(GIVEN INFORMATION)
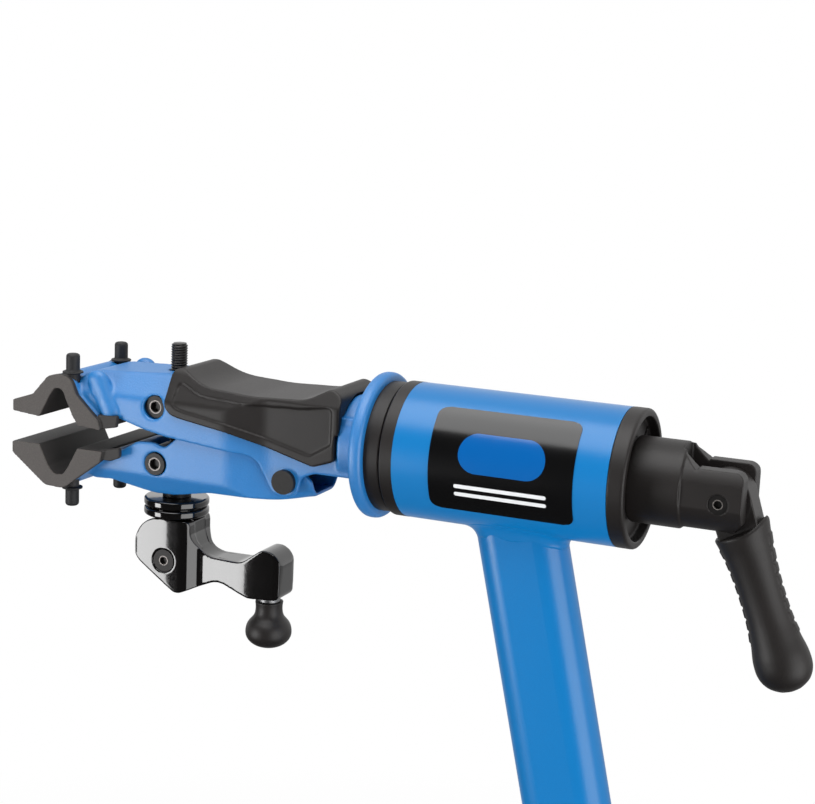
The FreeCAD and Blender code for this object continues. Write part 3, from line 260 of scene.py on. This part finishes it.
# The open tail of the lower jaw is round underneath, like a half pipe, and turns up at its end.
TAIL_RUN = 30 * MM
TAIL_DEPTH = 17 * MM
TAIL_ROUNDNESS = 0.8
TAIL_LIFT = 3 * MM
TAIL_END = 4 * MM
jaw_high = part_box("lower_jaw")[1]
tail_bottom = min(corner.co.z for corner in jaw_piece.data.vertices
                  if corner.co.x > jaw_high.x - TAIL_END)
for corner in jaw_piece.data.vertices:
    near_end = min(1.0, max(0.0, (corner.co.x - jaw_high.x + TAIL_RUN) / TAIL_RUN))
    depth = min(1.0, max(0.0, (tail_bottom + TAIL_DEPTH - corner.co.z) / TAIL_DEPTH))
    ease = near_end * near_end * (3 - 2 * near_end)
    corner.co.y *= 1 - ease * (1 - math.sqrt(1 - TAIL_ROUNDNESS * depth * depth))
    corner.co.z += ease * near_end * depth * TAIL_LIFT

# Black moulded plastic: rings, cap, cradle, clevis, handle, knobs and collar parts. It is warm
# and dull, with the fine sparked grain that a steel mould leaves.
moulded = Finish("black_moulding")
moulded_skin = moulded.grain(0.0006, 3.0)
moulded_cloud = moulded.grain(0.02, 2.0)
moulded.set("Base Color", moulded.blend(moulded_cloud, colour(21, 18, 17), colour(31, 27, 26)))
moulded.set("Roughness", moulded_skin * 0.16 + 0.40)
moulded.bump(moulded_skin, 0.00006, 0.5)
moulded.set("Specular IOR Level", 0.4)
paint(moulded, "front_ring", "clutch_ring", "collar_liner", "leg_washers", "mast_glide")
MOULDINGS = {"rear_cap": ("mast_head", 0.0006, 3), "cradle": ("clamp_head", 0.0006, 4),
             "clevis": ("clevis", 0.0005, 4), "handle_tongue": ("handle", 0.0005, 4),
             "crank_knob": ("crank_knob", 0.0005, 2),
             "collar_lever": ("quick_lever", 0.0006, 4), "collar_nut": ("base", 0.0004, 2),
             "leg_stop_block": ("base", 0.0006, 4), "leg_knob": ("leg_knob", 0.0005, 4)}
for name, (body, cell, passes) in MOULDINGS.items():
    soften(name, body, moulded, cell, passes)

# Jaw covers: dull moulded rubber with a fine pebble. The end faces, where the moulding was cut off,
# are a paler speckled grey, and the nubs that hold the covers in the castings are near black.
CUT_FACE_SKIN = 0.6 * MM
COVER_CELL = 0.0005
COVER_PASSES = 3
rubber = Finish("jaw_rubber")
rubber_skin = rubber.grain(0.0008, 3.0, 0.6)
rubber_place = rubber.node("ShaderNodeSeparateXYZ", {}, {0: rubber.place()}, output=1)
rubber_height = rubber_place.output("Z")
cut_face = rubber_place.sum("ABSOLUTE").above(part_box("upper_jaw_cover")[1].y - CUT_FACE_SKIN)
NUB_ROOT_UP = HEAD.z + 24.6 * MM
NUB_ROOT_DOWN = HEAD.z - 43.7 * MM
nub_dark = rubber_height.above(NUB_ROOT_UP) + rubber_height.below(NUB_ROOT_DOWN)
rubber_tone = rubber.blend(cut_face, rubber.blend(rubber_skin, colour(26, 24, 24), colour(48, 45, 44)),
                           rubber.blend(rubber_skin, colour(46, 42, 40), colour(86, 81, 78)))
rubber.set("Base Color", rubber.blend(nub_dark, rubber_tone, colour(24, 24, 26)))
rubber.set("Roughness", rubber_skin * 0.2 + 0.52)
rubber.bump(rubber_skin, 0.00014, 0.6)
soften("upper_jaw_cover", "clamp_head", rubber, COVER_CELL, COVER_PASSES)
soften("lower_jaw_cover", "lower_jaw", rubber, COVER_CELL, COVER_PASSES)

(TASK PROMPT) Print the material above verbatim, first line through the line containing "corner.co.z += ease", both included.

(SOLUTION)
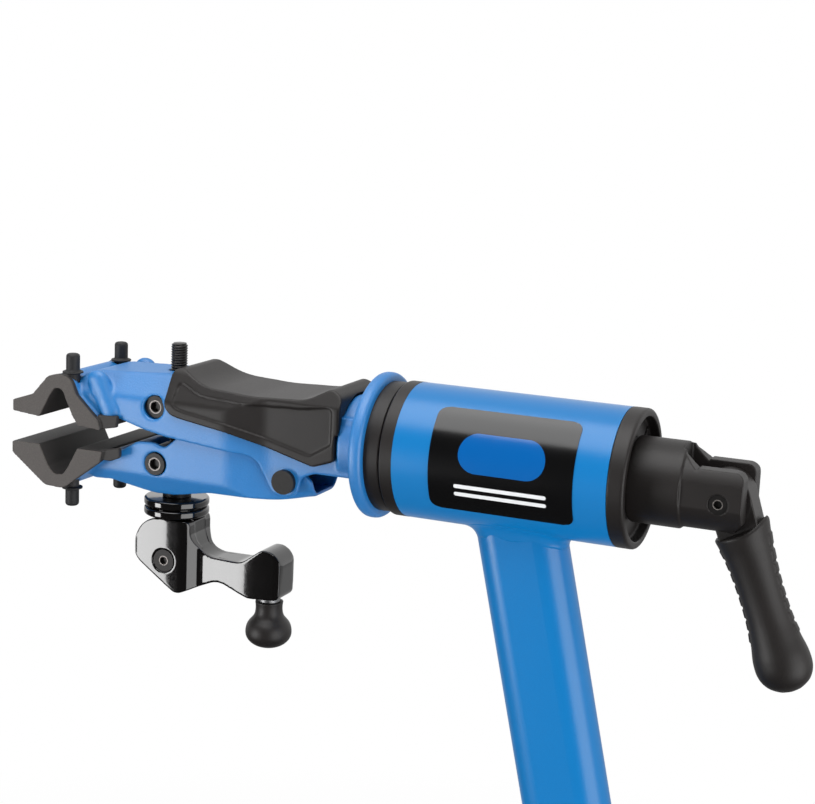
The FreeCAD and Blender code for this object continues. Write part 3, from line 260 of scene.py on. This part finishes it.
# The open tail of the lower jaw is round underneath, like a half pipe, and turns up at its end.
TAIL_RUN = 30 * MM
TAIL_DEPTH = 17 * MM
TAIL_ROUNDNESS = 0.8
TAIL_LIFT = 3 * MM
TAIL_END = 4 * MM
jaw_high = part_box("lower_jaw")[1]
tail_bottom = min(corner.co.z for corner in jaw_piece.data.vertices
                  if corner.co.x > jaw_high.x - TAIL_END)
for corner in jaw_piece.data.vertices:
    near_end = min(1.0, max(0.0, (corner.co.x - jaw_high.x + TAIL_RUN) / TAIL_RUN))
    depth = min(1.0, max(0.0, (tail_bottom + TAIL_DEPTH - corner.co.z) / TAIL_DEPTH))
    ease = near_end * near_end * (3 - 2 * near_end)
    corner.co.y *= 1 - ease * (1 - math.sqrt(1 - TAIL_ROUNDNESS * depth * depth))
    corner.co.z += ease * near_end * depth * TAIL_LIFT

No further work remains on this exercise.